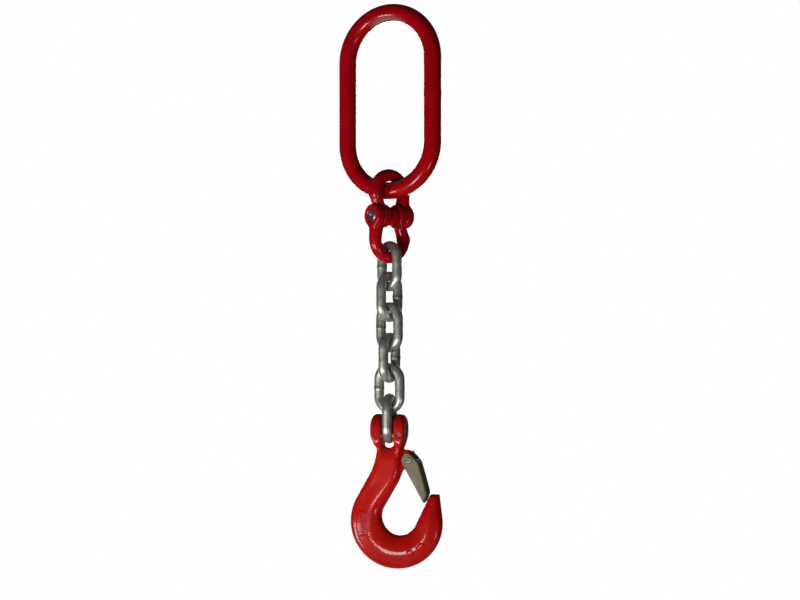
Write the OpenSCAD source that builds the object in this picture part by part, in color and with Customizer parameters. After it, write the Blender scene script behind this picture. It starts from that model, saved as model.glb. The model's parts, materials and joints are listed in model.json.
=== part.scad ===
...
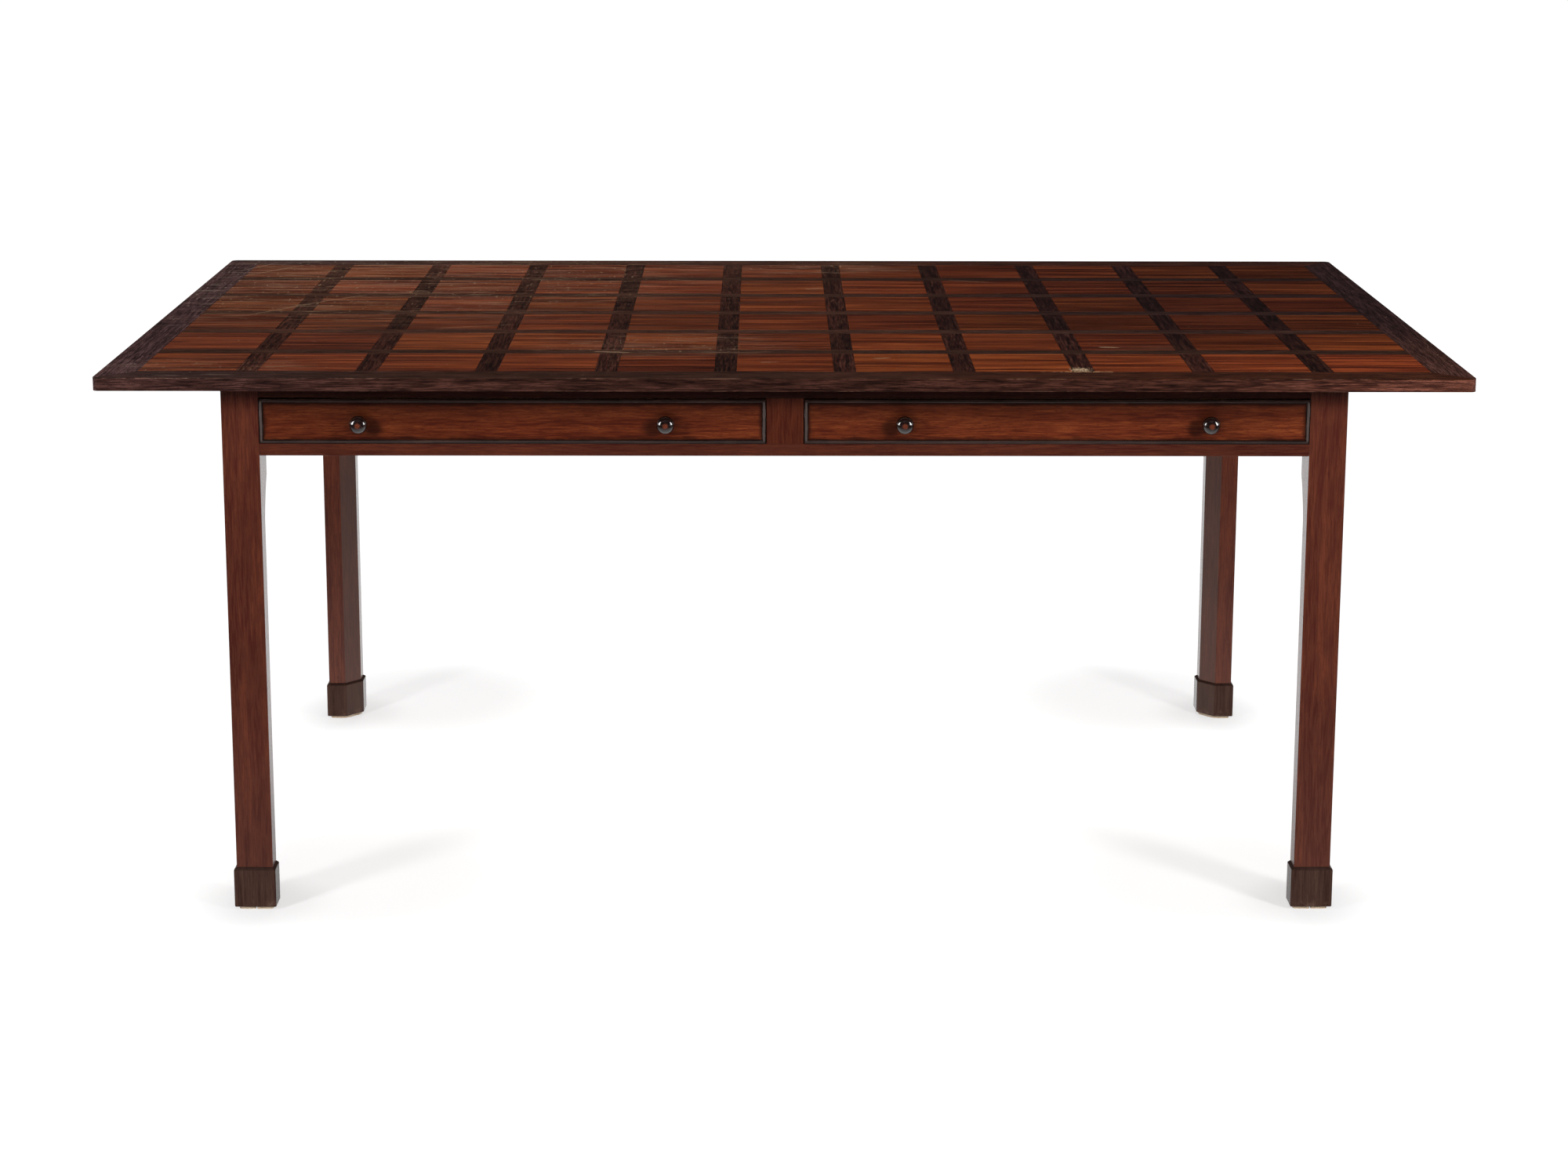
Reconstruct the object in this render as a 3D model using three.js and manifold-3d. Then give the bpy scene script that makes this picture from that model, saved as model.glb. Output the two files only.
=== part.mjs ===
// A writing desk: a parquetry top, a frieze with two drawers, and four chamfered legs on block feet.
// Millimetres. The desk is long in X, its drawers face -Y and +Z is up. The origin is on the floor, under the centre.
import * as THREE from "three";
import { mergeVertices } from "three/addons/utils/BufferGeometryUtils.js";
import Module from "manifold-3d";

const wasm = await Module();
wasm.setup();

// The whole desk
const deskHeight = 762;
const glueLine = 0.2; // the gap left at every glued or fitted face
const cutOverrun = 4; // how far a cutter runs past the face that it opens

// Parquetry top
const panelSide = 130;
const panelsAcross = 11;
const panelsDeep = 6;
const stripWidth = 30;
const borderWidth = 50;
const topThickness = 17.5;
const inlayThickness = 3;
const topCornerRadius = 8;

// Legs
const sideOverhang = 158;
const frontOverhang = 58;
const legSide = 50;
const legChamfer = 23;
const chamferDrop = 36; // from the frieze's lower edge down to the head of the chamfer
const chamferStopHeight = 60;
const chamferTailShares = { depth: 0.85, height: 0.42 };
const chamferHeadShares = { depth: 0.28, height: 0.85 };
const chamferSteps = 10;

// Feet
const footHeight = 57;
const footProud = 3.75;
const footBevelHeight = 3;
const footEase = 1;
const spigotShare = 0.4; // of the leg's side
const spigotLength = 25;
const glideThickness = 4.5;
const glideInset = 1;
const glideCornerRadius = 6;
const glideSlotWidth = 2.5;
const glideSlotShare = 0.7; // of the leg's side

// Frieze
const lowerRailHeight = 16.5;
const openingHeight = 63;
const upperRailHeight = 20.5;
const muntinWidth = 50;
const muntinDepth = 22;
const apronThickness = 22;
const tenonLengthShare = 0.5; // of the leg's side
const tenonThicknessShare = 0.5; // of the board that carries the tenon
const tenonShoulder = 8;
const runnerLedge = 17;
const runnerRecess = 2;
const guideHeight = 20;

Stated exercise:
Where a line holds "script", copy it out.

Task output:
Write the OpenSCAD source that builds the object in this picture part by part, in color and with Customizer parameters. After it, write the Blender scene script behind this picture. It starts from that model, saved as model.glb. The model's parts, materials and joints are listed in model.json.
Reconstruct the object in this render as a 3D model using three.js and manifold-3d. Then give the bpy scene script that makes this picture from that model, saved as model.glb. Output the two files only.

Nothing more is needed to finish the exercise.